REQUIREMENT
List all lines in the material below that contain "joints".

++++++++++++++++++++

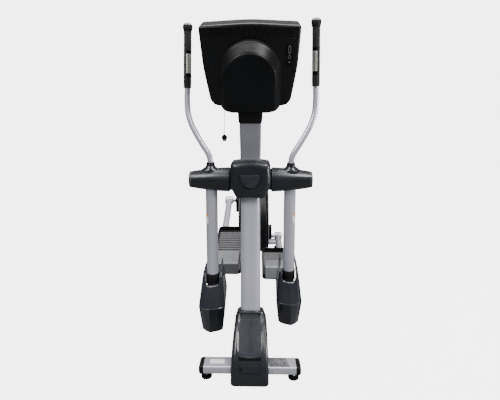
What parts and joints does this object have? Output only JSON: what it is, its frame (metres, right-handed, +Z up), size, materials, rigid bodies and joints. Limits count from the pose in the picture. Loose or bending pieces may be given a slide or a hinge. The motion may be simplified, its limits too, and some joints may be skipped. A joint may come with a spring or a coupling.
{
  "type": "elliptical trainer",
  "caption": "Standing elliptical trainer: central mast with console, swing arms with boots, pedal beams running back to a rear crank and flywheel housing.",
  "frame": {"origin": "on the floor, at the middle of the machine's length and width", "axes": "+Z up; -Y is the front end with the mast and the back of the console; +X is the user's left"},
  "size_m": [0.7208, 1.916, 1.7522],
  "materials": {
    "silver_paint": "satin silver-lavender powder coat",
    "grey_paint": "satin mid-grey paint",
    "charcoal_plastic": "semi-gloss moulded charcoal plastic",
    "black_plastic": "matt black moulded plastic",
    "black_rubber": "matt black rubber or foam",
    "bright_steel": "bright turned steel",
    "cast_iron": "machined cast iron",
    "silver_plastic": "silver moulded plastic",
    "display_glass": "dark tinted window",
    "key_plastic": "pale moulded keys"
  },
  "bodies": {
    "frame": {"base_beam": "silver_paint", "blank_badge": "charcoal_plastic", "connector_panel": "black_plastic", "console_back_shell": "black_plastic", "console_front_bezel": "black_plastic", "cord_gland": "black_rubber", "cross_bar": "bright_steel", "cross_bar_front_cover": "charcoal_plastic", "cross_bar_rear_cover": "charcoal_plastic", "display_window": "display_glass", "dock_cord": "black_rubber", "dock_plug": "black_plastic", "dome_cover": "black_plastic", "drive_belt": "black_rubber", "drive_bracket": "grey_paint", "foot_cover": "charcoal_plastic", "front_left_foot": "black_rubber", "front_right_foot": "black_rubber", "front_stabiliser": "silver_paint", "keypad_panel": "black_plastic", "left_crank_bearing": "bright_steel", "left_housing": "black_plastic", "mast": "silver_paint", "neck": "grey_paint", "rear_left_foot": "black_rubber", "rear_right_foot": "black_rubber", "rear_stabiliser": "silver_paint", "right_crank_bearing": "bright_steel", "right_housing": "black_plastic"},
    "right_arm": {"right_cone_sleeve": "charcoal_plastic", "right_handle_tube": "silver_paint", "right_grip": "black_rubber", "right_pulse_sensor": "bright_steel", "right_arm_collar": "black_rubber", "right_lower_arm": "silver_paint", "right_boot": "charcoal_plastic"},
    "left_arm": {"left_cone_sleeve": "charcoal_plastic", "left_handle_tube": "silver_paint", "left_grip": "black_rubber", "left_pulse_sensor": "bright_steel", "left_arm_collar": "black_rubber", "left_lower_arm": "silver_paint", "left_boot": "charcoal_plastic"},
    "right_beam": {"right_pedal_beam": "silver_paint", "right_footplate": "black_plastic", "right_toe_block": "silver_plastic"},
    "left_beam": {"left_pedal_beam": "silver_paint", "left_footplate": "black_plastic", "left_toe_block": "silver_plastic"},
    "crankset": {"crank_axle": "bright_steel", "crank_pulley": "black_plastic", "right_crank_disc": "black_plastic", "left_crank_disc": "black_plastic", "right_crank_arm": "bright_steel", "left_crank_arm": "bright_steel"},
    "flywheel": {"flywheel": "cast_iron"},
    "idler": {"idler_pulley": "black_plastic"},
    "start_key": {"start_key": "key_plastic"},
    "level_down_key": {"level_down_key": "key_plastic"},
    "level_up_key": {"level_up_key": "key_plastic"}
  },
  "joints": [
    {"name": "right_arm_swing", "type": "hinge", "parent": "frame", "child": "right_arm", "pos_m": [0, -0.6725, 0.924], "axis": [1, 0, 0], "range_deg": [-10.5, 15.5]},
    {"name": "left_arm_swing", "type": "hinge", "parent": "frame", "child": "left_arm", "pos_m": [0, -0.6725, 0.924], "axis": [1, 0, 0], "range_deg": [-15.5, 10.5]},
    {"name": "right_beam_pivot", "type": "hinge", "parent": "right_arm", "child": "right_beam", "pos_m": [0, -0.63556, 0.20094], "axis": [1, 0, 0], "range_deg": [-15.5, 10.5]},
    {"name": "left_beam_pivot", "type": "hinge", "parent": "left_arm", "child": "left_beam", "pos_m": [0, -0.5709, 0.20716], "axis": [1, 0, 0], "range_deg": [-10.5, 15.5]},
    {"name": "crank_turn", "type": "hinge", "parent": "frame", "child": "crankset", "pos_m": [0, 0.5575, 0.38], "axis": [1, 0, 0], "continuous": true},
    {"name": "flywheel_turn", "type": "hinge", "parent": "frame", "child": "flywheel", "pos_m": [0, 0.7775, 0.275], "axis": [1, 0, 0], "continuous": true},
    {"name": "idler_turn", "type": "hinge", "parent": "frame", "child": "idler", "pos_m": [0, 0.70598, 0.22376], "axis": [1, 0, 0], "continuous": true},
    {"name": "start_key_press", "type": "slide", "parent": "frame", "child": "start_key", "axis": [0, -0.9239, -0.3827], "range_m": [0, 0.0012], "stiffness_N_per_m": 400, "springref_m": -0.001},
    {"name": "level_down_key_press", "type": "slide", "parent": "frame", "child": "level_down_key", "axis": [0, -0.9239, -0.3827], "range_m": [0, 0.0012], "stiffness_N_per_m": 400, "springref_m": -0.001},
    {"name": "level_up_key_press", "type": "slide", "parent": "frame", "child": "level_up_key", "axis": [0, -0.9239, -0.3827], "range_m": [0, 0.0012], "stiffness_N_per_m": 400, "springref_m": -0.001}
  ],
  "couplings": [
    {"joint": "left_arm_swing", "follows": "right_arm_swing", "ratio": -1},
    {"joint": "right_beam_pivot", "follows": "right_arm_swing", "ratio": -1},
    {"joint": "left_beam_pivot", "follows": "right_arm_swing", "ratio": 1},
    {"joint": "flywheel_turn", "follows": "crank_turn", "ratio": 8},
    {"joint": "idler_turn", "follows": "crank_turn", "ratio": -8.4444}
  ]
}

++++++++++++++++++++

SOLUTION TO THE EXERCISE
What parts and joints does this object have? Output only JSON: what it is, its frame (metres, right-handed, +Z up), size, materials, rigid bodies and joints. Limits count from the pose in the picture. Loose or bending pieces may be given a slide or a hinge. The motion may be simplified, its limits too, and some joints may be skipped. A joint may come with a spring or a coupling.
  "joints": [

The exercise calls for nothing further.